The latter is an interesting case. If you just spend a few minutes searching the web, you will find that the vast majority of “famous agile people” are not fond of SAFe, to say the least. Some of them are also trying their best to highlight the major challenges SAFe brings to working agile. And you will have a REALLY hard time finding someone speaking fondly about SAFe (who is not a consultant trying to sell SAFe). But none the less SAFe is continuously gaining traction.
And you will have a REALLY hard time finding someone speaking fondly about SAFe (who is not a consultant trying to sell SAFe). But none the less SAFe is continuously gaining traction.
So why are Scrum and SAFe winning the race for “Most chosen agile Framework”?
In my opinion it is because they both have one thing in common. They provide the organisation with a recipe. In Scrums case, it tells you that you need to figure out who should be your Scrum Master, your Product Owner and your Developers. Then it tells you exactly which events you should be doing, with whom and how.
SAFe goes several steps further on that scale. SAFe includes other frameworks to make sure that you are covered with some methodology no matter what challenge you might have.
Which brings me back to my previous statement that a lot of organizations are looking to “get fixed”. And to some extent, that is what Scrum tries to provide on a team level and what SAFe tries to provide on an organizational level.
Scrum and SAFe provide an easy to follow recipe that you can “just” go and do. Whereas some of the other frameworks and methodologies are more “you have to figure out what works for your company”.
I am not trying to make you chose something other than Scrum or SAFe. I just think it is interesting that, specifically, these two frameworks are gaining that much tracking. It could also just be that they have the largest marketing budget 😊
I often experience that people make agile = Scrum and scaling agile = SAFe.

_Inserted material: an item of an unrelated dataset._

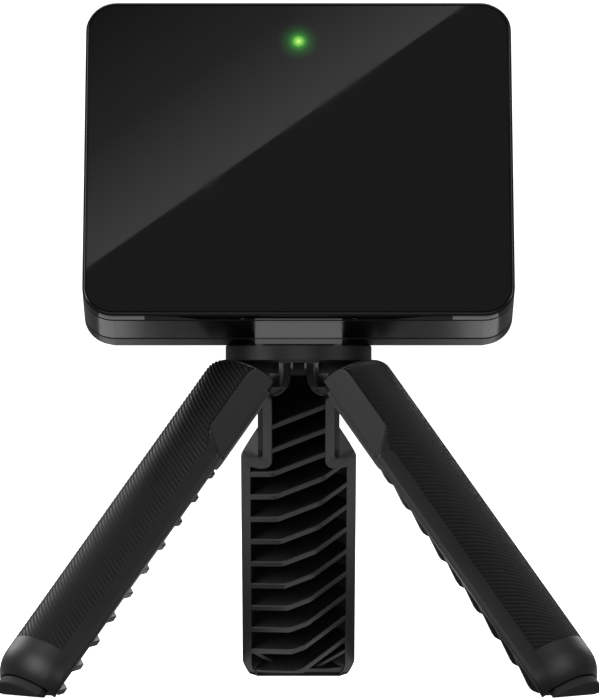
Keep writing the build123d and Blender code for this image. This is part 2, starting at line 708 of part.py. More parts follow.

If that ends up being the result of agile, I personally think that we have failed. If we end up in a place where frameworks define agile, then we have failed to understand what agile is all about.
But on the other hand, I recognize that people and organisations are looking for recipes. Recipes feel safe (yes, the name SAFe is a marketing stroke of genius ). If you are unsure of how to progress it is nice to have something to look at, and just do what the recipe tells you to, so you do not totally screw up.
The challenge is that organisations just blindly follow the recipe and never figure out why they are doing it, and what the entire purpose is. Which leads to organisations that never gain the benefits of agile. We end up with organisations who just follow the motion, but do not know why they are doing it.
We must not forget that agile is about being brave and accepting that we cannot predict the future, and from there deciding on how we are going to work if we cannot predict the future. How can we do experiments that brings us learning so that we can make better choices about the future direction? Ultimately, we want to create great products that we love, and our customers love.
And we must face the fact that we will never create something unique and awesome if we continue to follow a recipe.
And we must face the fact that we will never create something unique and awesome if we continue to follow a recipe.
We must be brave enough to add our own ingredients that fit with our products, our organisation, and the people in it. So be inspired by the recipes but have the courage to also make it your own while keeping the agile values at heart.